[Collected data]
--- START ---

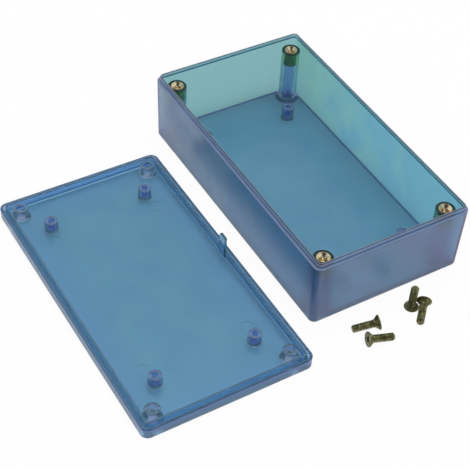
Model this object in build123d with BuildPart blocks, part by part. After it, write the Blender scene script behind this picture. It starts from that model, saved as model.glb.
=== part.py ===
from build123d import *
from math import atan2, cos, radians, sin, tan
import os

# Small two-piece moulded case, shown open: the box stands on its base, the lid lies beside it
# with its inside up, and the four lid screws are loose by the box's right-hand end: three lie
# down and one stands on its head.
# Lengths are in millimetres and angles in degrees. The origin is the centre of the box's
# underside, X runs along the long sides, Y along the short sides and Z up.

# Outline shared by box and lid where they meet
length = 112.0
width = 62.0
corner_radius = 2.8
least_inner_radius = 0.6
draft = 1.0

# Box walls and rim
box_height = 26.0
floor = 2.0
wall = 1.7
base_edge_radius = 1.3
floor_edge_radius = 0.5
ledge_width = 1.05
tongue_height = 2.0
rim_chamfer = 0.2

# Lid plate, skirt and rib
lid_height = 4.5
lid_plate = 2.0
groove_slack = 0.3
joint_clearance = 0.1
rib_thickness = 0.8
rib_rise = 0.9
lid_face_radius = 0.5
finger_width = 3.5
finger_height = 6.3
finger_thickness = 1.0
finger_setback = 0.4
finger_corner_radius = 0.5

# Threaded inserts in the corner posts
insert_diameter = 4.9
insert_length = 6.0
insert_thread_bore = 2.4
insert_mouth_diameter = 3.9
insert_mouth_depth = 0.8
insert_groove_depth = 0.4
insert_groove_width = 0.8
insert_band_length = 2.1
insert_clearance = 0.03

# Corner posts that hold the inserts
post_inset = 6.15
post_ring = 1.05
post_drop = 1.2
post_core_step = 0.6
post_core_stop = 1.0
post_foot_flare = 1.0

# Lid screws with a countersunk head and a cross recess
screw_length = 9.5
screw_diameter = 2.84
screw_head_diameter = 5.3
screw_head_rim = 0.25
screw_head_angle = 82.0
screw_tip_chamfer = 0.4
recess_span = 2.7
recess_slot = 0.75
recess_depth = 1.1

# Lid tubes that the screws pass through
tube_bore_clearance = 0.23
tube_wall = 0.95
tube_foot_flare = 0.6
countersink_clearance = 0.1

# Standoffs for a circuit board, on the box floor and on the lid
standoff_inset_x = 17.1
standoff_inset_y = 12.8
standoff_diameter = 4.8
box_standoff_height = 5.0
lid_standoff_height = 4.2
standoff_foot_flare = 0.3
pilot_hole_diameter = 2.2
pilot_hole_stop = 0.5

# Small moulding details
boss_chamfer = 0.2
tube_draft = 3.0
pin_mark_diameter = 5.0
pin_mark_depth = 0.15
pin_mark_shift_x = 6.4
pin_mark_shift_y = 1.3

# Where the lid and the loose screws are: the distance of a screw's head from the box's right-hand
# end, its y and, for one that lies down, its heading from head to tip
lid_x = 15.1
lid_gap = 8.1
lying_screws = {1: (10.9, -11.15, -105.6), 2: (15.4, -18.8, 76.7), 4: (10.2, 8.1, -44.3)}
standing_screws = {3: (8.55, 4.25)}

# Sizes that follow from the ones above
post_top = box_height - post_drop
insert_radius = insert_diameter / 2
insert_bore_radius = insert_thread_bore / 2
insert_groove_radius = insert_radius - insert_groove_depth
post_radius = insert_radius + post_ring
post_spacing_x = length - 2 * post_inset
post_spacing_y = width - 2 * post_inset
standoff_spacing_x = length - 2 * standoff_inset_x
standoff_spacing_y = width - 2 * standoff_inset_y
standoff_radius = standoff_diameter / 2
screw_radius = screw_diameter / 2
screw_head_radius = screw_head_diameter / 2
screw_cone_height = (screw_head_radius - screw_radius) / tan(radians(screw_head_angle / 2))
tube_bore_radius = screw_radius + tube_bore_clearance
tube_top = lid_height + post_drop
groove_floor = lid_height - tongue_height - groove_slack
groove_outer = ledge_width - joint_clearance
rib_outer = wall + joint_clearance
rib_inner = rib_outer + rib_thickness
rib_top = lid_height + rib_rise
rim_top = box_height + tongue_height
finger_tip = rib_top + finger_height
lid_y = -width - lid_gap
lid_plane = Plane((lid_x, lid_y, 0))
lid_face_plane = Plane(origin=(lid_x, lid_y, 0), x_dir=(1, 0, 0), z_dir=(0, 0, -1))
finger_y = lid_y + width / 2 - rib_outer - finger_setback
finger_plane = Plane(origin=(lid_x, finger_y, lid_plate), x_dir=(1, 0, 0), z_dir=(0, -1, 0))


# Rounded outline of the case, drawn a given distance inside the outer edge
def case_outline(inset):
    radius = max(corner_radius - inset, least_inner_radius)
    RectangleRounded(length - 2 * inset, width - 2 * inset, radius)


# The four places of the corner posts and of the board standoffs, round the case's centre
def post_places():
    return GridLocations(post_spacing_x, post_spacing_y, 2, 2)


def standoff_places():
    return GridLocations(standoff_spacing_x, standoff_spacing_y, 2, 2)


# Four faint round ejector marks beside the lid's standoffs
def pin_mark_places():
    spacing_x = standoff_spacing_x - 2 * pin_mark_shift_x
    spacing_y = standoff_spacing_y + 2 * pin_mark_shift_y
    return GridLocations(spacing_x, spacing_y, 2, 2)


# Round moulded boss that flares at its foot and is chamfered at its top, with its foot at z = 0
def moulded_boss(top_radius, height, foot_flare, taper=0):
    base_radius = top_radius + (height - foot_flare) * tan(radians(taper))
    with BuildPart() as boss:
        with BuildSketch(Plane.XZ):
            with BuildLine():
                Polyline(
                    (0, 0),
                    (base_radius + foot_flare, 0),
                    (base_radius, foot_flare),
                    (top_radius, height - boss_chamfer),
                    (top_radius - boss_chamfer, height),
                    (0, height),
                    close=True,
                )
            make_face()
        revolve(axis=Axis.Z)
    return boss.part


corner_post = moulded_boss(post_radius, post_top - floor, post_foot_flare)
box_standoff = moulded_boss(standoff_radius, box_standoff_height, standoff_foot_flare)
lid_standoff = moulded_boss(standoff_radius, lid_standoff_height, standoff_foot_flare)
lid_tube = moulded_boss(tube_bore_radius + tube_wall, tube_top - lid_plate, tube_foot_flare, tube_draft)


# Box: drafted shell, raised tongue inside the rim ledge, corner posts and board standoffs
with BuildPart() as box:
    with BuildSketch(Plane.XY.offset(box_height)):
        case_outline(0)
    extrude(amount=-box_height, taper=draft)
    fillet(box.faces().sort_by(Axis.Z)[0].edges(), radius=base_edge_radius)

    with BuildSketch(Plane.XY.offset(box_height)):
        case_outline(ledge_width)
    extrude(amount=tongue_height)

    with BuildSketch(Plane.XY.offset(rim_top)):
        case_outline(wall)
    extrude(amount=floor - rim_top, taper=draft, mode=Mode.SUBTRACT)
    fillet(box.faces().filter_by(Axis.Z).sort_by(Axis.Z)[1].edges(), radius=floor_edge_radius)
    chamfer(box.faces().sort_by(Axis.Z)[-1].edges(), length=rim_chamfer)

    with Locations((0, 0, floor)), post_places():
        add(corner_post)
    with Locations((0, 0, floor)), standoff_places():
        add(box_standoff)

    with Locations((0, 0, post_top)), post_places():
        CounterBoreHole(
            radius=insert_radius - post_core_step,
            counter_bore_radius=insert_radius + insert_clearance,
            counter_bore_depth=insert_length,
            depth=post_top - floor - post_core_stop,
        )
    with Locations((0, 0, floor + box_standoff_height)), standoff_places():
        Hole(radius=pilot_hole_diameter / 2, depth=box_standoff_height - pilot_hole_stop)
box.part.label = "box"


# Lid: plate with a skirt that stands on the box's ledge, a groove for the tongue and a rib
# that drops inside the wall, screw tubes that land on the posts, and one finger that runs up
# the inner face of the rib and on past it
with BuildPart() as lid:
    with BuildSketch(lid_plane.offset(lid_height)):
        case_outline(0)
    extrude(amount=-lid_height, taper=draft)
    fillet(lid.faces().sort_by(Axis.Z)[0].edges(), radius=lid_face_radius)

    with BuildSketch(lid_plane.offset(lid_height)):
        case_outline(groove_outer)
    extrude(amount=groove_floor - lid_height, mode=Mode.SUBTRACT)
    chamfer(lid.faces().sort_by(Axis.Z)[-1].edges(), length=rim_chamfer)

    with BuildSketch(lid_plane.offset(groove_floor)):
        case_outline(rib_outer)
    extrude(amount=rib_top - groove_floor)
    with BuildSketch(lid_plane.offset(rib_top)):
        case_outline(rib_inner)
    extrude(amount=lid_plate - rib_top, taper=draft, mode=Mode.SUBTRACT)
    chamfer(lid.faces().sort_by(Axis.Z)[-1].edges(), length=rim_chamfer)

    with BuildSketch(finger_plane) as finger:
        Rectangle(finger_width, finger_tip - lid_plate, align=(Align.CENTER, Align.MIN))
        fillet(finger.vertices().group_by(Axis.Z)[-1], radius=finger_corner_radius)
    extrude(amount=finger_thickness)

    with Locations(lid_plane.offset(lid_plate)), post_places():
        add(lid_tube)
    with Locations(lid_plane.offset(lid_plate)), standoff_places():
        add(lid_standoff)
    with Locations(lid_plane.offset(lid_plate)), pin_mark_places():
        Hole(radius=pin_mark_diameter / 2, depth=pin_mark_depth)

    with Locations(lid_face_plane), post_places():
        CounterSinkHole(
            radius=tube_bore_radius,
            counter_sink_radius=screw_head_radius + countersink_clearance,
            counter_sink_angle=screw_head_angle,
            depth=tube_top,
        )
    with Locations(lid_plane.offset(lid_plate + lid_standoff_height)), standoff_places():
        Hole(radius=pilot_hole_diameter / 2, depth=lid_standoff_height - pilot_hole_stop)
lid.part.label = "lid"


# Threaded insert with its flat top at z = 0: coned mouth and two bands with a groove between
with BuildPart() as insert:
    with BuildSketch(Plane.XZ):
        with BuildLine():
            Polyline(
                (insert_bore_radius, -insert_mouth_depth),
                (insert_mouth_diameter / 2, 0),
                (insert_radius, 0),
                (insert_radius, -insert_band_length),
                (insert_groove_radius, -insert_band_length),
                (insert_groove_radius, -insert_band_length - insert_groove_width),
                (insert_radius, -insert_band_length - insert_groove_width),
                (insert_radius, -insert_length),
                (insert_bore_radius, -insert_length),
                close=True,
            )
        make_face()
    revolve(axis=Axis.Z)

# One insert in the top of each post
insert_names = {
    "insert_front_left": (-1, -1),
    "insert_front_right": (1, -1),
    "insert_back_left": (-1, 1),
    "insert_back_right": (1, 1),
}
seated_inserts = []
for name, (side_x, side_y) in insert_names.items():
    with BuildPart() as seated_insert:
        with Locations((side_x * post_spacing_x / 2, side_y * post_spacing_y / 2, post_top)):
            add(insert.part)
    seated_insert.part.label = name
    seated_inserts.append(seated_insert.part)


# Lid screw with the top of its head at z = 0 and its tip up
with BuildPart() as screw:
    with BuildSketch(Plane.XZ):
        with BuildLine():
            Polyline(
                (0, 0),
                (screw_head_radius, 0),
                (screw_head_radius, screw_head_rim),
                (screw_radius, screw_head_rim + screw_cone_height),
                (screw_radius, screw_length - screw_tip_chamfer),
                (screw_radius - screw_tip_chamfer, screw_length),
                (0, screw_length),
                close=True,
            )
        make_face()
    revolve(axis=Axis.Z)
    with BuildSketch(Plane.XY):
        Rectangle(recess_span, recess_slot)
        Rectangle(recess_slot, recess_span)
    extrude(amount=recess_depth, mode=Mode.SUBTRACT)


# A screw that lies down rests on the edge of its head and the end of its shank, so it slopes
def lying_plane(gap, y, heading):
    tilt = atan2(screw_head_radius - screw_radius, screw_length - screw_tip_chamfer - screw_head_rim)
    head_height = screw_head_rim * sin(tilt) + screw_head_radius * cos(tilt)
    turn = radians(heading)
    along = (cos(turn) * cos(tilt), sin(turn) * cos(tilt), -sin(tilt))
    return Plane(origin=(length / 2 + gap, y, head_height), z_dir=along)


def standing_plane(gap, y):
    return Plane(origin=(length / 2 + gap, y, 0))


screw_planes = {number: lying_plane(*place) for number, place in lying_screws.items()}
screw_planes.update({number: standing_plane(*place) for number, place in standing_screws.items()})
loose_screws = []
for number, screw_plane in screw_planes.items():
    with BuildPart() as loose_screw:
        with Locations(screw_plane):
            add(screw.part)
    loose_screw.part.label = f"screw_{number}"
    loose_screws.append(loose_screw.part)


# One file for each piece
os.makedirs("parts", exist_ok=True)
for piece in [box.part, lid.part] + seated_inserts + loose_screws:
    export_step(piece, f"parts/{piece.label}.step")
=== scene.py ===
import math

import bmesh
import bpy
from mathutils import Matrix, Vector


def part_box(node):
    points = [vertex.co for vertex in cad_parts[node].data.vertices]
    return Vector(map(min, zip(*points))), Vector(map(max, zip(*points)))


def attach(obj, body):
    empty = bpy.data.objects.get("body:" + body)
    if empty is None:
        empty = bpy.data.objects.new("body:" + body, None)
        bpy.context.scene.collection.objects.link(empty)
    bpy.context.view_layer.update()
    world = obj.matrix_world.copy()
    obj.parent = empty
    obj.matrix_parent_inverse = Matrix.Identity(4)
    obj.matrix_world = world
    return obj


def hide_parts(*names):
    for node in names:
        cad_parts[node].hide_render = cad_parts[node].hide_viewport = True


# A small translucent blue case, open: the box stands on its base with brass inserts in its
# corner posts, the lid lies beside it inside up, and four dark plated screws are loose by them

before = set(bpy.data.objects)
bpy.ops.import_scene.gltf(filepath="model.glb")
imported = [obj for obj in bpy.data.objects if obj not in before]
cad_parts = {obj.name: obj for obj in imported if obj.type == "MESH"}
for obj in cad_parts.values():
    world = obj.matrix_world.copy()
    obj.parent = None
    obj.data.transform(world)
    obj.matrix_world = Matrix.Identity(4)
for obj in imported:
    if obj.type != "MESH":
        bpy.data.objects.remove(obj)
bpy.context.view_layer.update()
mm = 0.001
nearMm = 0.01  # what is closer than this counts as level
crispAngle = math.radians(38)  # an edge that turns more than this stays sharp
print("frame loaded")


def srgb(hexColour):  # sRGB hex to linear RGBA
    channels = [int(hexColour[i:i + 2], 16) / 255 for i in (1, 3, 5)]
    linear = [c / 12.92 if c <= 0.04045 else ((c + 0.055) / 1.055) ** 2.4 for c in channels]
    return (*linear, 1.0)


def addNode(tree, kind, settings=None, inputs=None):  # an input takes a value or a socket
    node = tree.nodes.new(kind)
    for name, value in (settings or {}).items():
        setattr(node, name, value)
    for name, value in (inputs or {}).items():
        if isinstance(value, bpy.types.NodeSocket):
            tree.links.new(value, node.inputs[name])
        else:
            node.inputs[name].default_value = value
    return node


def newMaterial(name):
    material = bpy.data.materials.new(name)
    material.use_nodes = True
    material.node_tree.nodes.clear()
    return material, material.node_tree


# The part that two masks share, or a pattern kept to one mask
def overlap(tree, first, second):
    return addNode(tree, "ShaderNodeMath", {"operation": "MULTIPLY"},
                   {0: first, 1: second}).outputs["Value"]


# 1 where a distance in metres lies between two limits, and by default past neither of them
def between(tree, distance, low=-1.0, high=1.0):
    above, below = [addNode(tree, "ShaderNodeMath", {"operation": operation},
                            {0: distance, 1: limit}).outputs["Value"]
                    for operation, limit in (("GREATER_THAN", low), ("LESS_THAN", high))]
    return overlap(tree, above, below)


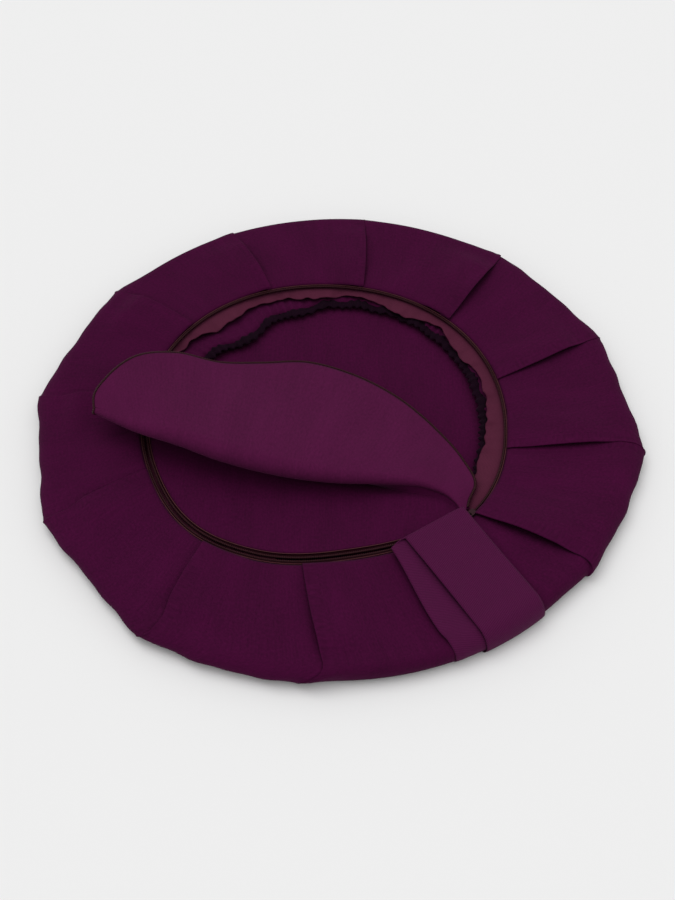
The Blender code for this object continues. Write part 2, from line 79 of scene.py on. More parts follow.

--- END ---

SHORT EXERCISE:
Retype exactly, and only, the lines from the one containing "# One file for each piece" through the one containing "bpy.context.scene.collection.objects.link(empty)", both included.

RESPONSE BELOW:
# One file for each piece
os.makedirs("parts", exist_ok=True)
for piece in [box.part, lid.part] + seated_inserts + loose_screws:
    export_step(piece, f"parts/{piece.label}.step")
=== scene.py ===
import math

import bmesh
import bpy
from mathutils import Matrix, Vector


def part_box(node):
    points = [vertex.co for vertex in cad_parts[node].data.vertices]
    return Vector(map(min, zip(*points))), Vector(map(max, zip(*points)))


def attach(obj, body):
    empty = bpy.data.objects.get("body:" + body)
    if empty is None:
        empty = bpy.data.objects.new("body:" + body, None)
        bpy.context.scene.collection.objects.link(empty)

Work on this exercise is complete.